Backgrounds of Faerun: Children of the Planes from Bryan Holmes – Planar Races, Backgrounds, alternate Subraces, all the fun of the fair. Homebrew but available on DMsGuild so worth a read.

Edge of Infinity from Onyx Path Publishing – another publisher’s take on Heavens and Hells that I’ve got saved ready to take a look into.

Sig: Manual of the Planes from Genesis of Legend publishing – OK, I think we can see what they’ve done here. Yes, this is taking cues from Planescape, but it’s a different system, different city (it’s a moebius strip not a ring) and different location (some kind of planar soup instead of the Outlands).
The big takeaway here is that Sig becomes locked to three differing planes at any one time, which flavour how the city feels and the inhabitants behave – one plane each from the Elemental Planes, Planes of Law and Planes of Chaos (though they are only fifteen total given in the book).
Cool, and probably worth stealing stuff from.

Free roleplaying material found online

Old Gus – homebrew 5e Planescape rules that look very swish and I’ll be looking into.

Websites

Planewalker – once the de facto Planescape website, currently rebuilding. I’ve taken the free 3e setting and I’m using it as reference material for various bits and pieces – currently Factions.

Planescape.it – An Italian website with a lot of content and links to content. And it’s easily translated into English, for the most part. Definitely one to take a look at.

Mimir.net – Remember what Geocities used to look like? OK, this website has been around forever, but there’s a great dictionary of Planar Cant, information on the Outlands, and a huge trove of files (remember Netbooks?).
This is an incredible resource.

Rilmani.org – a wiki covering a lot of setting information for the Planes. There’s a lot of stuff here, although the front page index only goes up to K for some reason.

Powerscore – particularly the Planescape stuff, but there’s lots there to look at. The page on Planescape Factions is how I found it since I’m also working on a draft to make them play in 5e. A Guide to Sigil is also super useful.

Daily Planescape tumblr – because it’s filled with various ideas for Planescape, including a huge assortment of monsters (why do they mostly start with A?) although a lot of the posts are a few years old now.

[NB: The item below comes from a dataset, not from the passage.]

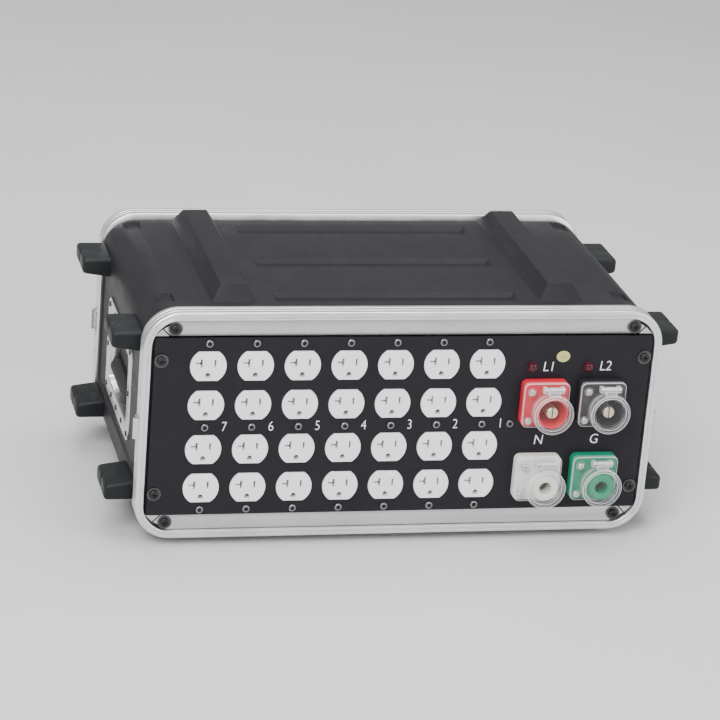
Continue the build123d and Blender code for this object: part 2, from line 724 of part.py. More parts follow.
# ---------------------------------------------------------------- pilot lamps and round sticker
with BuildPart() as lamp_lens:
    with BuildSketch(front_plane(0)):
        Circle(5.2)
    extrude(amount=1.2)
    with BuildSketch(front_plane(-1.2)):
        Circle(4.3)
    extrude(amount=3.8)
    fillet(lamp_lens.faces().sort_by(Axis.Y)[0].edges(), 1.6)
save_group(placed(lamp_lens.part, lamp_places), "lamp_lenses")

with BuildPart() as lamp_body:
    with BuildSketch(front_plane(0)):
        Circle(LAMP_R)
    extrude(amount=-20)
    with BuildSketch(front_plane(PANEL_T)):
        RegularPolygon(7, 6)
    extrude(amount=-3)
save_group(placed(lamp_body.part, lamp_places), "lamp_bodies")

with BuildPart() as round_sticker:
    with BuildSketch(front_plane(0)):
        with Locations((152.1, 68.0)):
            Ellipse(6.6, 5.6)
    extrude(amount=0.25)
save(round_sticker, "round_sticker")

# ---------------------------------------------------------------- rear panel and breakers
PANEL_IN = CASE_DEPTH - REAR_PANEL_SETBACK - PANEL_T    # inner face of the rear panel
PANEL_OUT = CASE_DEPTH - REAR_PANEL_SETBACK
NOSE_H = 45.0
NOSE_PROUD = 4.0
BRANCH_X = [-77.0 + BREAKER_W * circuit for circuit in range(BREAKER_COUNT)]
MAIN_X, MAIN_W = 68.0, 36.0
TOGGLE_Y = PANEL_OUT - 1.5
TOGGLE_R = 6.0
TOGGLE_TILT = 25.0
SLOT_HALF = 13.0
STUB_R = 1.5

with BuildPart() as rear_panel:
    with BuildSketch(front_plane(PANEL_OUT)):
        RectangleRounded(REAR_PANEL_W, PANEL_H, 6)
        with Locations((BRANCH_X[3], 0)):
            Rectangle(BREAKER_COUNT * BREAKER_W, NOSE_H + 0.4, mode=Mode.SUBTRACT)
        with Locations((MAIN_X, 0)):
            Rectangle(MAIN_W, NOSE_H + 0.4, mode=Mode.SUBTRACT)
        with Locations(*REAR_HOLES):
            Circle(SCREW_R, mode=Mode.SUBTRACT)
    extrude(amount=PANEL_T)
save(rear_panel, "rear_panel")


def breaker_body(width, toggle_w):
    """A rail-mounted breaker whose nose stands out through the rear panel's window."""
    with BuildPart() as body:
        with BuildSketch(front_plane(PANEL_IN)):
            Rectangle(width - 0.2, BREAKER_H)
        extrude(amount=BREAKER_D)
        with BuildSketch(front_plane(PANEL_IN)):
            Rectangle(width - 0.2, NOSE_H)
        extrude(amount=-(PANEL_T + NOSE_PROUD))
        with BuildSketch(front_plane(PANEL_OUT + NOSE_PROUD)):
            Rectangle(toggle_w + 0.8, 2 * SLOT_HALF)
        extrude(amount=NOSE_PROUD + 9, mode=Mode.SUBTRACT)
        with BuildSketch(side_plane(-toggle_w / 2 - 2)):
            with Locations((TOGGLE_Y, 0)):
                Circle(STUB_R + RUNNING_GAP)
        extrude(amount=toggle_w + 4, mode=Mode.SUBTRACT)
    return body.part


def breaker_toggle(toggle_w):
    """A rocking lever on two pivot stubs, up when the breaker is on."""
    lever_plane = Plane(
        origin=(-toggle_w / 2, FRONT_Y + TOGGLE_Y, MID_Z),
        x_dir=(0, 1, 0),
        z_dir=(1, 0, 0),
    ).rotated((TOGGLE_TILT, 0, 0))
    with BuildPart() as toggle:
        with BuildSketch(side_plane(-toggle_w / 2)):
            with Locations((TOGGLE_Y, 0)):
                Circle(TOGGLE_R)
        extrude(amount=toggle_w)
        with BuildSketch(lever_plane):
            with Locations((5.7, 0)):
                Rectangle(11.4, 4.6)
        extrude(amount=toggle_w)
        with BuildSketch(side_plane(-toggle_w / 2 - 1.6)):
            with Locations((TOGGLE_Y, 0)):
                Circle(STUB_R)
        extrude(amount=toggle_w + 3.2)
    return toggle.part


branch_places = [(x, 0) for x in BRANCH_X]
save_group(placed(breaker_body(BREAKER_W, 9), branch_places), "branch_breakers")
save_group(placed(breaker_body(MAIN_W, 26), [(MAIN_X, 0)]), "main_breaker")
branch_toggle = breaker_toggle(9)
for number, place in enumerate(branch_places, start=1):
    save_group(placed(branch_toggle, [place]), f"branch_toggle_{number}")
save_group(placed(breaker_toggle(26), [(MAIN_X, 0)]), "main_toggle")

# hat rail behind the breakers, on two legs from the rear panel
RAIL_FRONT = PANEL_IN - BREAKER_D
RAIL_END = 98.0
with BuildPart() as din_rail:
    with BuildSketch(side_plane(-RAIL_END)):
        with BuildLine():
            Polyline(
                (RAIL_FRONT, 17.5),
                (RAIL_FRONT, 12.5),
                (RAIL_FRONT - 7.5, 12.5),
                (RAIL_FRONT - 7.5, -12.5),
                (RAIL_FRONT, -12.5),
                (RAIL_FRONT, -17.5),
                (RAIL_FRONT - 1, -17.5),
                (RAIL_FRONT - 1, -13.5),
                (RAIL_FRONT - 8.5, -13.5),
                (RAIL_FRONT - 8.5, 13.5),
                (RAIL_FRONT - 1, 13.5),
                (RAIL_FRONT - 1, 17.5),
                close=True,
            )
        make_face()
    extrude(amount=2 * RAIL_END)
    for side in (1, -1):
        with BuildSketch(Plane(origin=(0, FRONT_Y, MID_Z - 15))):
            with BuildLine():
                Polyline(
                    (side * RAIL_END, RAIL_FRONT - 8.5),
                    (side * (RAIL_END + 2), RAIL_FRONT - 8.5),
                    (side * (RAIL_END + 2), PANEL_IN - 2),
                    (side * (RAIL_END + 16), PANEL_IN - 2),
                    (side * (RAIL_END + 16), PANEL_IN),
                    (side * RAIL_END, PANEL_IN),
                    close=True,
                )
            make_face()
        extrude(amount=30)
save(din_rail, "din_rail")

# ---------------------------------------------------------------- bars and block on the case floor
FLOOR_Z = MID_Z - INSIDE_H / 2
BAR_LENGTH = 130.0


def terminal_bar(y, lift):
    """A brass bar with a row of screw terminals."""
    with BuildPart() as bar:
        with BuildSketch(Plane(origin=(-40, FRONT_Y + y, FLOOR_Z + lift))):
            Rectangle(BAR_LENGTH, 10)
        extrude(amount=11)
        with BuildSketch(Plane(origin=(-40, FRONT_Y + y, FLOOR_Z + lift + 11))):
            with GridLocations(13, 1, 9, 1):
                Circle(2.4)
        extrude(amount=-7, mode=Mode.SUBTRACT)
    return bar.part


NEUTRAL_BAR_Y, GROUND_BAR_Y = 110.0, 150.0
BAR_LIFT = 16.0
save_group([terminal_bar(NEUTRAL_BAR_Y, BAR_LIFT)], "neutral_bar")
save_group([terminal_bar(GROUND_BAR_Y, BAR_LIFT)], "ground_bar")

with BuildPart() as bar_supports:
    with BuildSketch(Plane(origin=(-40, FRONT_Y, FLOOR_Z))):
        with Locations(*[(x, y) for x in (-55, 55) for y in (NEUTRAL_BAR_Y, GROUND_BAR_Y)]):
            RectangleRounded(16, 16, 2)
    extrude(amount=BAR_LIFT)
save(bar_supports, "bar_supports")

with BuildPart() as distribution_block:
    with BuildSketch(Plane(origin=(120, FRONT_Y + 150, FLOOR_Z))):
        RectangleRounded(80, 66, 3)
    extrude(amount=30)
    with BuildSketch(Plane(origin=(120, FRONT_Y + 150, FLOOR_Z + 30))):
        with Locations((-20, 0), (20, 0)):
            Rectangle(26, 54)
    extrude(amount=12)
    with BuildSketch(Plane(origin=(120, FRONT_Y + 150, FLOOR_Z + 42))):
        with Locations(*[(x, y) for x in (-20, 20) for y in (-17, 0, 17)]):
            Circle(4)
    extrude(amount=-10, mode=Mode.SUBTRACT)
save(distribution_block, "distribution_block")

# ---------------------------------------------------------------- sprung side handles
PLATE_T = 1.5
DISH_T = 1.2
PLATE_X = RECESS_X + PLATE_T
PIVOT_X = 240.0
ROD_R = 2.5
ARM_Y = 52.0
ARM_T = 3.0
BAR_R = 4.0
GRIP_HALF = 49.0
GRIP_Z = HANDLE_PIVOT_Z - HANDLE_DROP

with BuildPart() as handle_dish:
    with BuildSketch(side_plane(RECESS_X)):
        with Locations((HANDLE_Y, 0)):
            RectangleRounded(*HANDLE_PLATE, 12)
    extrude(amount=PLATE_T)
    with BuildSketch(side_plane(PLATE_X)):
        with Locations((HANDLE_Y, 0)):
            RectangleRounded(DISH[0] + 2 * DISH_T, DISH[1] + 2 * DISH_T, 6)
    extrude(amount=-(DISH[2] + DISH_T))
    with BuildSketch(side_plane(PLATE_X)):
        with Locations((HANDLE_Y, 0)):
            RectangleRounded(DISH[0], DISH[1], 5)
    extrude(amount=-DISH[2], mode=Mode.SUBTRACT)

with BuildPart() as handle_rod:
    with BuildSketch(front_plane(HANDLE_Y - DISH[0] / 2)):
        with Locations((PIVOT_X, HANDLE_PIVOT_Z)):
            Circle(ROD_R)
    extrude(amount=-DISH[0])

with BuildPart() as handle_bail:
    for y in (HANDLE_Y - ARM_Y, HANDLE_Y + ARM_Y - ARM_T):
        with BuildSketch(front_plane(y)):
            with Locations((PIVOT_X, HANDLE_PIVOT_Z)):
                Circle(5.5)
            with Locations((PIVOT_X, GRIP_Z)):
                Circle(5.5)
            with Locations((PIVOT_X, (HANDLE_PIVOT_Z + GRIP_Z) / 2)):
                Rectangle(9, HANDLE_DROP)
            with Locations((PIVOT_X, HANDLE_PIVOT_Z)):
                Circle(ROD_R + RUNNING_GAP, mode=Mode.SUBTRACT)
        extrude(amount=-ARM_T)
    with BuildSketch(front_plane(HANDLE_Y - ARM_Y + ARM_T)):
        with Locations((PIVOT_X, GRIP_Z)):
            Circle(BAR_R)
    extrude(amount=-(2 * ARM_Y - 2 * ARM_T))

with BuildPart() as handle_grip:
    with BuildSketch(front_plane(HANDLE_Y - GRIP_HALF)):
        with Locations((PIVOT_X, GRIP_Z)):
            Circle(GRIP_R)
            Circle(BAR_R, mode=Mode.SUBTRACT)
    extrude(amount=-2 * GRIP_HALF)

for piece_name, right_piece in (
    ("handle_dish", handle_dish.part),
    ("handle_bail", handle_bail.part),
    ("handle_grip", handle_grip.part),
):
    save_group([right_piece], f"{piece_name}_right")
    save_group([mirror(right_piece, about=Plane.YZ)], f"{piece_name}_left")
save_group(both_sides([handle_rod.part]), "handle_rods")

rivet_rows = [(y, z) for y in (-66, -33, 0, 33, 66) for z in (-41.5, 41.5)]
with BuildPart() as plate_rivets:
    with BuildSketch(side_plane(PLATE_X)):
        with Locations((HANDLE_Y, 0)):
            with Locations(*rivet_rows, (-67, 0), (67, 0)):
                Circle(2.6)
    extrude(amount=1)
save_group(both_sides([plate_rivets.part]), "handle_rivets")
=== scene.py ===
import math

import bmesh
import bpy
from bpy.props import FloatProperty, FloatVectorProperty, IntProperty, PointerProperty
from mathutils import Matrix, Vector


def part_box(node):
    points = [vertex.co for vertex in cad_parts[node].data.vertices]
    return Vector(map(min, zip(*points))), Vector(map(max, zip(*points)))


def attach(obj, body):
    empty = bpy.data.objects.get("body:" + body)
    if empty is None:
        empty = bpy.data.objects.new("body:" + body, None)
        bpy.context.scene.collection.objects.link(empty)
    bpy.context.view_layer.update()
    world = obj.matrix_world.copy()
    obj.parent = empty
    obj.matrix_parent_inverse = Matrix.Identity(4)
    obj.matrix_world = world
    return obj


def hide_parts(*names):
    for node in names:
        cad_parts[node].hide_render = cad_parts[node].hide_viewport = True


bl_info = {
    "name": "Portable power distribution box",
    "version": (1, 0, 0),
    "blender": (4, 5, 0),
    "location": "View3D > Sidebar > Power Box",
    "description": "Builds the looks of a rack-cased power distribution box on its packed model",
    "category": "Object",
}

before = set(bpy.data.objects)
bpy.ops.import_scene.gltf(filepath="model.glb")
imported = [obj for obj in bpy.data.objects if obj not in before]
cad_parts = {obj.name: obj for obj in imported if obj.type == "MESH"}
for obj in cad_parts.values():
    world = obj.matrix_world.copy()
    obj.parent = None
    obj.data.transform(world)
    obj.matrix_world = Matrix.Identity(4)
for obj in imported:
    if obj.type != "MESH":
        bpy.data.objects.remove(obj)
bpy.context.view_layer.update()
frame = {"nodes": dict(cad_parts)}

MM = 0.001
RING_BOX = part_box("front_ring")
PANEL_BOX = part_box("front_panel")
FRONT = RING_BOX[0][1]
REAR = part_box("rear_ring")[1][1]
MID = (PANEL_BOX[0][2] + PANEL_BOX[1][2]) / 2
INLETS = {"l1": (0.141, 0.0176), "l2": (0.197, 0.0176), "n": (0.141, -0.0587), "g": (0.197, -0.0587)}
COLUMNS = [-0.0552 + (column - 3) * 0.04445 for column in range(7)]


# ------------------------------------------------------------------ places
def on_front(x=0.0, z=0.0, out=0.0):
    """Local x to the right, local y up and local z out of the front, from the panel's middle."""
    return Matrix.Translation((x, FRONT - out, MID + z)) @ Matrix.Rotation(math.radians(90), 4, "X")


def on_rear(x=0.0, z=0.0, out=0.0):
    """Local y up and local z out of the rear, measured from the rear rim."""
    turn = Matrix.Rotation(math.radians(180), 4, "Z") @ Matrix.Rotation(math.radians(90), 4, "X")
    return Matrix.Translation((x, REAR + out, MID + z)) @ turn


def on_side(side, x, y, z):
    """Local x along the depth, local y up and local z out of the left (-1) or right (1) wall."""
    turn = Matrix.Rotation(math.radians(90 * side), 4, "Z") @ Matrix.Rotation(math.radians(90), 4, "X")
    return Matrix.Translation((side * x, y, z)) @ turn


# ------------------------------------------------------------------ bmesh shapes
def rounded_loop(bm, width, height, radius, place, level, steps=8):
    """The edges of one rounded rectangle, at a level along the place's z."""
    made = bmesh.ops.create_grid(bm, x_segments=1, y_segments=1, size=0.5)
    verts = made["verts"]
    bmesh.ops.scale(bm, vec=(width, height, 1), verts=verts)
    bevelled = bmesh.ops.bevel(
        bm,
        geom=verts,
        offset=radius,
        offset_type="OFFSET",
        affect="VERTICES",
        segments=steps,
        profile=0.5,
        material=-1,
    )
    verts = bevelled["verts"]
    faces = {face for vert in verts for face in vert.link_faces}
    edges = list({edge for face in faces for edge in face.edges})
    bmesh.ops.delete(bm, geom=list(faces), context="FACES_ONLY")
    bmesh.ops.transform(bm, matrix=place @ Matrix.Translation((0, 0, level)), verts=verts)
    return edges


def round_loop(bm, radius, place, level, steps=40):
    """The edges of one circle, at a level along the place's z."""
    made = bmesh.ops.create_circle(bm, cap_ends=False, segments=steps, radius=radius)
    verts = made["verts"]
    edges = list({edge for vert in verts for edge in vert.link_edges})
    bmesh.ops.transform(bm, matrix=place @ Matrix.Translation((0, 0, level)), verts=verts)
    return edges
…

Beyond the Cage – because obviously other people have done 5e Planescape already, may as well crib from them from time to time.

The Planar DM – not updated since 2019, but I’m currently working my way through some articles. Some good stuff and linked to from across various other Planescape/Planar adventures websites.

Planar Legends – (Also a Wiki here) Just discovered this one. It’s a Neverwinter Nights online server that takes place in Planescape so I’ll be investigating over the next couple of day.

Here be Dragons – More 5e Planescape goodness, though I haven;t gotten too far in looking into it yet.